I don’t think it’s fair to call SCOTUS partisan, although
there is no question that their facially non-discriminatory rulings may often
disproportionately help one group over another.
Citizens United is an
excellent example of this, in allowing corporations to spend enormous amounts
of money to openly purchase candidates. McCutcheon et al. v. Federal
Election Commission extended Citizens United to people (an
unintentional irony, I’m sure) and removed the cap individuals may spend in a
given election. The Court didn’t say
“only Republicans can spend” they simply removed the barriers to spending. The Koch brothers can spend, and George Soros
can spend. The fact that Republicans had
more rich people and control of more money one could look at as purely
coincidental.
But Harris was
fundamentally different, in that it went further, and aimed to use the power of
the courts to punish one party’s supporters.
Just to be clear, as I have a number of conservative friends
and readers, I am not defending labor as pure and good. They aren’t.
But collective bargaining unquestionably helps the working person, both
in the public and private sector, and unions give them a voice in the
legislative process. If they didn’t,
Republican Governors and State Legislators wouldn’t spend so much time trying
to bust them on behalf of their business contributors and personal political
ambitions.
That’s why Harris is
so important, and why Justice Alito’s ultimate, fairly narrow, ruling, that the
part-time workers who were not regular government employees were exempt from
involuntary paying of dues, could be seen as (temporarily) dodging the bullet. Rest assured, business will be back, but for
now, the ruling only hamstrings and does not entirely eviscerate Labor.
Of course, few people were really paying attention to Harris, even though an “all in” ruling
could have had immense political consequences. Hobby Lobby was the glamour girl of the day. In Hobby
Lobby, the deeply religious and conservative family that ran the company
refused to pay for four separate types of contraception, in contravention of
the ACA.
What SCOTUS had to consider was whether a private for-profit
company (not a church or religious order, which was already exempt upon
request) could impose its moral and religious values on its employees through
the selective withholding of benefits. As
in Harris, the fear was that SCOTUS
would go beyond the question presented.
Would they take such an expansive view of private religious exercise in
the business sector as to legalize all types of discriminatory behavior?
Whether the 5-4 decision did exactly that is open to
interpretation.

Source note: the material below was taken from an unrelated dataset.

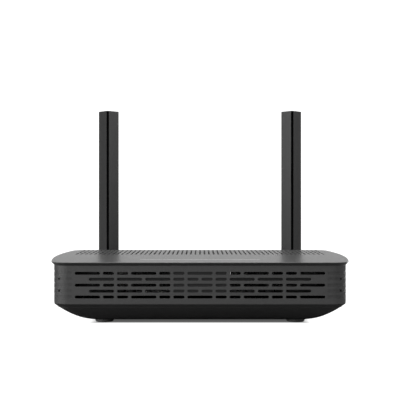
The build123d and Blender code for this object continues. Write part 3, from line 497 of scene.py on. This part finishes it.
class SpringRows(Network):
    """A tree that stands a row of arched spring strips at every point it is given."""

    def __init__(self):
        super().__init__(bpy.data.node_groups.new("spring_rows", "GeometryNodeTree"))
        sockets = self.tree.interface
        sockets.new_socket("Places", in_out="INPUT", socket_type="NodeSocketGeometry")
        sockets.new_socket("Count", in_out="INPUT", socket_type="NodeSocketInt")
        for size in ("Pitch", "Width", "Thickness", "Reach", "Rise"):
            sockets.new_socket(size, in_out="INPUT", socket_type="NodeSocketFloat")
        sockets.new_socket("Finish", in_out="INPUT", socket_type="NodeSocketMaterial")
        sockets.new_socket("Rows", in_out="OUTPUT", socket_type="NodeSocketGeometry")
        self.make_rows(self.make_strip())

    def given(self, name):
        """One of the tree's own inputs."""
        return self.node("NodeGroupInput", out=name)

    def make_strip(self):
        """One strip, arched along its reach."""
        end = self.node("ShaderNodeCombineXYZ", Y=self.given("Reach"))
        path = self.node("GeometryNodeCurvePrimitiveLine", End=end)
        path = self.node("GeometryNodeResampleCurve", Curve=path, Count=path_points)
        along = self.node("GeometryNodeSplineParameter")
        arch = along * (1.0 - along) * 4.0 * self.given("Rise")
        lift = self.node("ShaderNodeCombineXYZ", Z=arch)
        path = self.node("GeometryNodeSetPosition", Geometry=path, Offset=lift)
        path = self.node("GeometryNodeSetCurveNormal", {"mode": "Z_UP"}, Curve=path)
        section = self.node(
            "GeometryNodeCurvePrimitiveQuadrilateral",
            Width=self.given("Width"),
            Height=self.given("Thickness"),
        )
        return self.node(
            "GeometryNodeCurveToMesh", Curve=path, Profile_Curve=section, Fill_Caps=True
        )

    def make_rows(self, strip):
        """A centred row of strips at each place, in the finish."""
        count, pitch = self.given("Count"), self.given("Pitch")
        first = self.node("ShaderNodeCombineXYZ", X=(count - 1.0) * pitch * -0.5)
        step = self.node("ShaderNodeCombineXYZ", X=pitch)
        line = self.node("GeometryNodeMeshLine", Count=count, Start_Location=first, Offset=step)
        row = self.node("GeometryNodeInstanceOnPoints", Points=line, Instance=strip)
        rows = self.node(
            "GeometryNodeInstanceOnPoints", Points=self.given("Places"), Instance=row
        )
        rows = self.node("GeometryNodeRealizeInstances", Geometry=rows)
        rows = self.node(
            "GeometryNodeSetMaterial", Geometry=rows, Material=self.given("Finish")
        )
        self.node("NodeGroupOutput", Rows=rows)

    def grow(self, name, places, sizes):
        """Grows the rows at the places into one plain mesh."""
        mesh = bpy.data.meshes.new(name + "_places")
        mesh.from_pydata(places, [], [])
        piece = bpy.data.objects.new(name, mesh)
        bpy.context.scene.collection.objects.link(piece)
        modifier = piece.modifiers.new("rows", "NODES")
        modifier.node_group = self.tree
        for item in self.tree.interface.items_tree:
            if item.name in sizes:
                modifier[item.identifier] = sizes[item.name]
        graph = bpy.context.evaluated_depsgraph_get()
        grown = bpy.data.meshes.new_from_object(piece.evaluated_get(graph))
        piece.modifiers.remove(modifier)
        piece.data = grown
        return piece


def make_contacts():
    """Arched springs along the floors of the jacks, in the frame's own gold."""
    rows = SpringRows()
    for node, (ports, count) in jack_contacts.items():
        low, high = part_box(node)
        middle = (low[0] + high[0]) / 2
        places = [
            (middle + (i - (ports - 1) / 2) * port_pitch, low[1], low[2] + contact_thickness / 2)
            for i in range(ports)
        ]
        sizes = {
            "Count": count,
            "Pitch": contact_pitch,
            "Width": contact_width,
            "Thickness": contact_thickness,
            "Reach": high[1] - low[1],
            "Rise": high[2] - low[2] - contact_thickness,
            "Finish": bpy.data.materials["gold_brass"],
        }
        springs = rows.grow(node.replace("contacts", "springs"), places, sizes)
        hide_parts(node)
        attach(springs, "casing")


# ---- floor -------------------------------------------------------------
floor_half = 6.0
floor_bounce = 0.35
lit_glow = 1.2
painted_shadow_glow = 0.10
shadow_softness = 0.004


def camera_only(finish, seen, otherwise):
    """Shows one shader to the camera and lights the object with the other."""
    camera_ray = finish.node("ShaderNodeLightPath", out="Is Camera Ray")
    return finish.node("ShaderNodeMixShader", slots={0: camera_ray, 1: otherwise, 2: seen})


def glow_with_painted_shadow(finish):
    """Painted shadow on the floor: white beside the base and dark under it."""
    outside = finish.beyond(*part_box("rubber_feet"))
    return finish.spread(outside, -shadow_softness, shadow_softness, painted_shadow_glow, lit_glow)


def floor_paper():
    """Pale paper, white to the camera with a painted shadow under the base, and duller to the
    object.
    """
    finish = Finish("floor_paper")
    fibre = finish.noise(40.0)
    finish.set(
        Base_Color=finish.tint(fibre, grey(floor_bounce * 0.98), grey(floor_bounce * 1.02)),
        Roughness=0.9,
    )
    # The glow carries a painted shadow under the base.
    glow = finish.node("ShaderNodeEmission", Strength=glow_with_painted_shadow(finish))
    finish.show(camera_only(finish, glow, finish.shader))
    return finish.material


def make_floor():
    """A plain pale floor, far wider than the object."""
    mesh = bpy.data.meshes.new("floor")
    corners = [(-1, -1), (1, -1), (1, 1), (-1, 1)]
    mesh.from_pydata([(x * floor_half, y * floor_half, 0) for x, y in corners], [], [range(4)])
    floor = bpy.data.objects.new("floor", mesh)
    bpy.context.scene.collection.objects.link(floor)
    mesh.materials.append(floor_paper())


# ---- light -------------------------------------------------------------
room_glow = 0.06
room_white = 1.6
light_target = (0.0, 0.0, 0.03)
# Each softbox's place and size in metres, and its power in watts.
softboxes = {
    "overhead": ((0.0, -0.25, 1.2), (1.2, 0.9), 9.0),
    "backdrop": ((0.0, 1.6, 0.3), (1.4, 0.6), 2.5),
    "front_fill": ((-0.35, -1.5, 1.15), (1.2, 0.6), 13.0),
    "left_softbox": ((-1.19, -0.43, 0.35), (0.5, 0.6), 5.4),
    "corner_softbox": ((-0.85, -0.95, 0.35), (0.4, 0.6), 3.6),
    "right_softbox": ((1.2, -0.12, 0.35), (0.4, 0.6), 1.4),
    "right_rear_softbox": ((0.85, 0.8, 0.35), (0.4, 0.6), 3.5),
}


def make_softbox(name, place, size, power):
    """A soft rectangular light that faces the object."""
    data = bpy.data.lights.new(name, "AREA")
    data.shape = "RECTANGLE"
    data.size, data.size_y = size
    data.energy = power
    light = bpy.data.objects.new(name, data)
    light.location = place
    light.visible_camera = False
    aim = Vector(light_target) - Vector(place)
    light.rotation_euler = aim.to_track_quat("-Z", "Y").to_euler()
    bpy.context.scene.collection.objects.link(light)


def make_room():
    """A dim room that is white to the camera."""
    world = bpy.data.worlds.new("studio")
    world.use_nodes = True
    room = Network(world.node_tree)
    room.tree.nodes.clear()
    camera_ray = room.node("ShaderNodeLightPath", out="Is Camera Ray")
    strength = room.spread(camera_ray, 0.0, 1.0, room_glow, room_white)
    background = room.node("ShaderNodeBackground", Strength=strength)
    room.node("ShaderNodeOutputWorld", Surface=background)
    bpy.context.scene.world = world


make_camera()
dress()
make_contacts()
make_floor()
make_room()
for name, softbox in softboxes.items():
    make_softbox(name, *softbox)
bpy.context.scene.view_settings.view_transform = "Standard"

Justice Ginsburg, in a
closely reasoned dissent, said the barn door was wide open. The actual opinion of the majority (Justice
Alito, joined by Scalia, Thomas, Roberts, and Kennedy) is a little more
circumspect. Justice Alito relied
heavily on the 1993 Religious Freedom Restoration Act (RFRA) and said that the challenged
HHS (ACA) regulations substantially burden the exercise of religion. He went on to say that ‘Under RFRA, a
Government action that imposes a substantial burden on religious exercise must
serve a compelling government interest, and we assume that the HHS regulations
satisfy this requirement. But in order for the HHS mandate to be sustained, it
must also constitute the least restrictive means of serving that interest, and
the mandate plainly fails that test.”
So, for Justice Alito, the regulatory scheme fails, and
Hobby Lobby stores are free to express their owner’s religious opinions by
restricting benefits to specific people (Hobby Lobby apparently has no problem
with Viagra.) Alito was sensitive to
Ginsburg’s concerns. He says it concerns
only the contraception mandate. He goes on to add, “our holding is very
specific. We do not hold, as the principal dissent alleges, that for-profit
corporations and other commercial enterprises can “opt out of any law (saving
only tax laws) they judge incompatible with their sincerely held religious beliefs.”
But, Alito’s disclaimers notwithstanding, there is
considerable acumen in Ginsburg’s dissent, because Alito also makes clear that
there is very little “free exercise” save racial discrimination that would
unquestionably not survive a challenge.
He plays around with things like bans on immunizations, but merely says
that different arguments (like public health) would have to be made by
HHS. And, by focusing on race only, he
reminds us of what he’s not saying—discrimination against age, gender, gender
identity, religion, etc. may be upheld.
If Hobby Lobby can refuse contraception coverage based on a “sincerely
held belief” can it also make a policy of not hiring women of childbearing age,
or requiring them to resign if they get pregnant? Or, can it express a religious belief that a
woman must be subservient to a man, and so therefor is ineligible for a
managerial job? The fact is that Justice
Alito did not close the door on those things, and that is part of the reason
why so many conservative and religious groups are exultant today.
For those who think I’m overstating, keep in mind two
things. The first is the bigger one:
Justice Alito handed conservative and religious groups a huge shield to hide
behind. All they have to do is claim a
sincerely held belief and it’s the employee who has to show otherwise, perhaps
at the cost of her job. The second is subtler,
and can be seen in Justice Kennedy’s separate concurring opinion. He says, “At the outset it should be said that the
Court’s opinion does not have the breadth and sweep ascribed to it by the
respectful and powerful dissent.” I
don't think I have ever seen that before.
It tells me that Kennedy felt he had to join the main opinion, but also
the need to reassure his colleague, Justice Ginsburg, who’s intellectual arguments he
acknowledges. He may be saying to her "that's not what I mean."
Justice Kennedy’s uncommon grace, however, has no
precedential value. It’s Justice Alito’s
opinion that is the Opinion of the Court.
And it’s Alito’s fist that is on the scales of justice
tonight. Good for business, good for those
who profit politically and economically from weakening labor, and good for the
faithful who wish to impose their beliefs on others.
Let freedom ring? Not exactly the cell phone case.